In Opinión

Paulina Acevedo Menanteau

La Presidenta de la República promulgó finalmente ayer, 11 de noviembre, la ley que tipifica el delito de tortura en el país, algo que desde hace años le ven siendo exigido al estado chileno por distintos órganos de tratado de Naciones Unidas.

Lo hace en una fecha simbólica. El mismo día en que 33 años atrás el obrero Sebastián Acevedo se inmolara a lo bonzo frente a la catedral de Concepción exigiendo que la CNI, el aparato de inteligencia que hizo de la tortura una práctica sistemática durante la dictadura, le devolviera a sus hijos a los que había secuestrado. Años más tarde, se crearía un movimiento que adopta su nombre para combatir la tortura en Chile.

Se trata sin lugar a dudas de una noticia valorable, y largamente esperada. Pero en un país con una transición hecha a la medida de lo posible y lleno de incongruencias, la impunidad de la tortura –la pasada y la reciente– no cesa con una ley y menos aún sin que existan los mecanismos que la prevengan.

Llama la atención, por ejemplo, que los mismos parlamentarios que se mostraron tan favorables a hacer de la tortura un delito entregando su voto para aprobar esta ley, se pronunciaran solo algunos meses atrás en contra de levantar el inadmisible secreto impuesto por 50 años a los testimonios y hechos denunciados por víctimas de prisión política y tortura en el marco de la Comisión Valech, disposición nefasta que perpetúa la impunidad de los perpetradores de estos ignominiosos actos. Y que debido al voto en contrario el pasado 31 de agosto de los diputados PS Juan Luis Castro y Marcelo Schilling, de los PPD Marco Antonio Núñez, Guillermo Ceroni y Joaquín Tuma, del independiente Pepe Auth, y a las abstenciones de Daniel Farcas y Ramón Farías, ambos del PPD, y del DC Pablo Lorenzini, continúa lastimosamente vigente, restringiendo el acceso a cualquier “persona, grupo de personas, autoridad o magistratura” a una información esencial para avanzar en justicia y garantizar la no repetición.
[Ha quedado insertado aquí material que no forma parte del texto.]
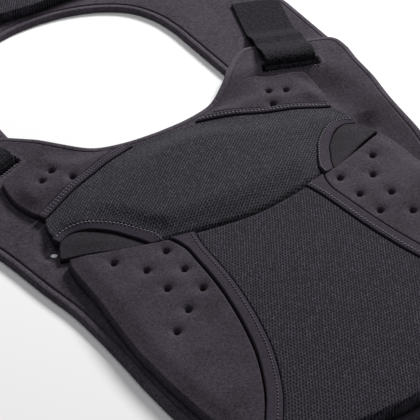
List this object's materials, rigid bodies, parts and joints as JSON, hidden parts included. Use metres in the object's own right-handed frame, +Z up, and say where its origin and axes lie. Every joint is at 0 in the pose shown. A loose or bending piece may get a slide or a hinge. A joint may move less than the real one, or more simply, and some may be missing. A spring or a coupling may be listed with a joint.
{
  "type": "roost deflector",
  "caption": "Soft padded chest and back guard laid open flat, inner side up: two foam panels round a neck opening, mesh and dented pads with stitched seams, joined by shoulder straps",
  "frame": {"origin": "centre of the footprint on the floor that the guard lies on", "axes": "+X across the chest towards the right of the picture, +Y along the panels from the front hem over the neck opening to the back hem, +Z up"},
  "size_m": [0.36, 0.797, 0.0215],
  "materials": {
    "smooth_cloth": "brushed cloth over foam, matt",
    "mesh_cloth": "spacer mesh, matt",
    "band_cloth": "stitched binding, matt",
    "webbing": "hook-and-loop webbing, matt"
  },
  "bodies": {
    "root": {"front_sheet": "smooth_cloth", "front_upper_mesh_pad": "mesh_cloth", "front_lower_mesh_pad": "mesh_cloth", "front_wing_band_right": "band_cloth", "front_hinge_wing_right": "smooth_cloth", "front_shoulder_band_right": "band_cloth", "front_shoulder_pad_right": "smooth_cloth", "front_lower_band_right": "band_cloth", "front_side_pad_right": "smooth_cloth", "front_wing_band_left": "band_cloth", "front_hinge_wing_left": "smooth_cloth", "front_shoulder_band_left": "band_cloth", "front_shoulder_pad_left": "smooth_cloth", "front_lower_band_left": "band_cloth", "front_side_pad_left": "smooth_cloth", "back_sheet": "smooth_cloth", "back_mesh_pad": "mesh_cloth", "back_band_right": "band_cloth", "back_side_pad_right": "smooth_cloth", "shoulder_strap_right": "webbing", "back_band_left": "band_cloth", "back_side_pad_left": "smooth_cloth", "shoulder_strap_left": "webbing"}
  },
  "joints": []
}
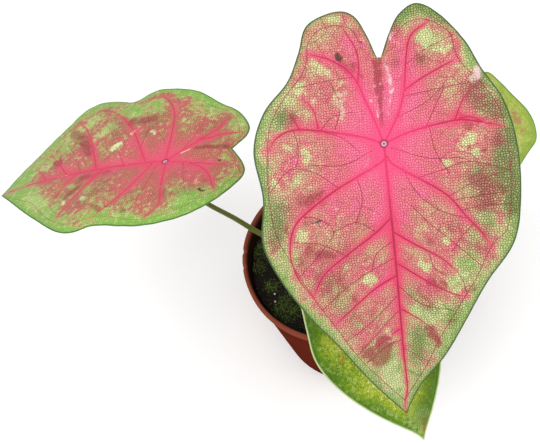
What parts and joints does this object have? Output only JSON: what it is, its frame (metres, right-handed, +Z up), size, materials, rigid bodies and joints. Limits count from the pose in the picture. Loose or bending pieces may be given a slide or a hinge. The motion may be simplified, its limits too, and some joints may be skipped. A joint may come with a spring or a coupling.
{
  "type": "potted caladium",
  "caption": "Potted caladium with heart-shaped pink and green leaves on slender stems, rising from a tuber in a round nursery pot of soil.",
  "frame": {"origin": "centre of the flat disc under the pot, on the plane that the pot stands on", "axes": "+Z up along the pot's axis; the large leaf's tip points towards -Y, the side leaf's towards -X"},
  "size_m": [0.3163, 0.2395, 0.2637],
  "materials": {
    "pot_plastic": "thin moulded terracotta-brown plastic, satin",
    "soil": "dark damp peat and bark mix with patches of moss",
    "tuber_skin": "brown rough skin",
    "leaf_pink": "soft satin blade, pink with red veins, a fine dark net and a pale green edge",
    "leaf_green": "soft satin blade, green with a fine paler mottle",
    "stem": "smooth olive-green stalk"
  },
  "bodies": {
    "root": {"pot": "pot_plastic", "soil": "soil", "tuber": "tuber_skin", "blade_large": "leaf_pink", "blade_left": "leaf_pink", "blade_front": "leaf_green", "blade_rear": "leaf_green", "petiole_large": "stem", "petiole_left": "stem", "petiole_front": "stem", "petiole_rear": "stem"}
  },
  "joints": []
}
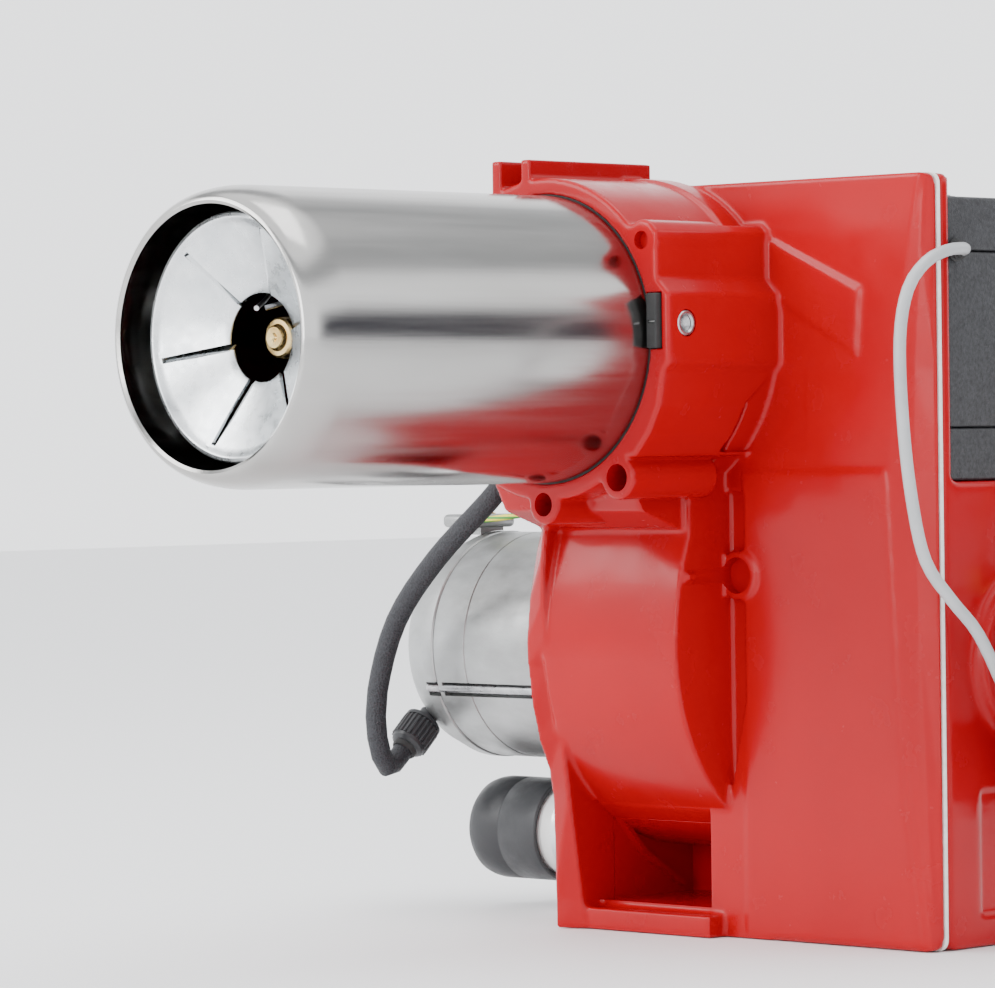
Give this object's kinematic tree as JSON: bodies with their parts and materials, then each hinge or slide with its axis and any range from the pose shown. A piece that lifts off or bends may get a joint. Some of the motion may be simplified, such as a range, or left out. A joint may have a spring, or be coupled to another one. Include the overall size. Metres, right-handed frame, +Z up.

Contradictorio resulta a su vez que a pesar del importante paso adelante que implica la nueva ley promulgada, aprobada con 103 votos a favor por la Cámara de Diputados, Chile no posea aún un Mecanismo de Prevención para la Tortura, como también le viene siendo representado al estado, proceso que hace algunos años fue encargado al Instituto Nacional de Derechos Humanos y que ayer se avanzó a que tuviera el carácter de “anuncio”.

Finalmente, y no menos importante, son las medidas de reparación. Según las cifras aportadas por el segundo informe –que se suman al primero­­– de la Comisión Nacional sobre Prisión Política y Tortura (conocida como Comisión Valech), son más de 40 mil las personas las que padecieron estas prácticas por parte de agentes estatales, que de acuerdo a la nueva ley enfrentarían penas de hasta 10 años, en juicios que serán llevados adelante por la justicia ordinaria y ya no bajo la jurisdicción de la judicatura militar. No obstante, las agrupaciones de ex presos políticos vienen desde hace años exigiendo pensiones más ajustadas a la gravedad de los hechos, llegando incluso a extensas huelgas de hambre para hacer valer sus derechos.

Actualmente, se encuentra en discusión un proyecto de ley para hacerse cargo de estas demandas reparatorias, pero sin ningún tipo de urgencia por parte del ejecutivo, por lo que es de esperar que en beneficio de un abordaje integral de estas materias y en esta ocasión bajo un actuar consecuente con los avances que se anunciaron el día de ayer, el Congreso concluya su periodo legislativo con esta ley aprobada y que en ella se recojan todas las propuestas de las víctimas de tortura con quienes se mantiene una histórica deuda.

La tortura seguirá siendo un pendiente de la democracia, parcial e inclusa, que hemos construido a más de un cuarto de siglo del fin fáctico de la dictadura si no avanzamos en derogar el secreto, crear los mecanismos de prevención e instituir reparaciones que verdaderamente se correspondan con el daño causado. De no ocurrir nada de lo anterior, la tipificación del delito de tortura será meramente una justiciabilidad de hechos. Una ventana que se abre, pero que no da paso a cerrar definitivamente las puertas a la tolerancia de estos actos vejatorios de la dignidad humana. Una medida que simbólicamente se entronca con el arrojo de Sebastián Acevedo y el movimiento que propició su acto desesperado, pero que no honra su muerte con un nunca más.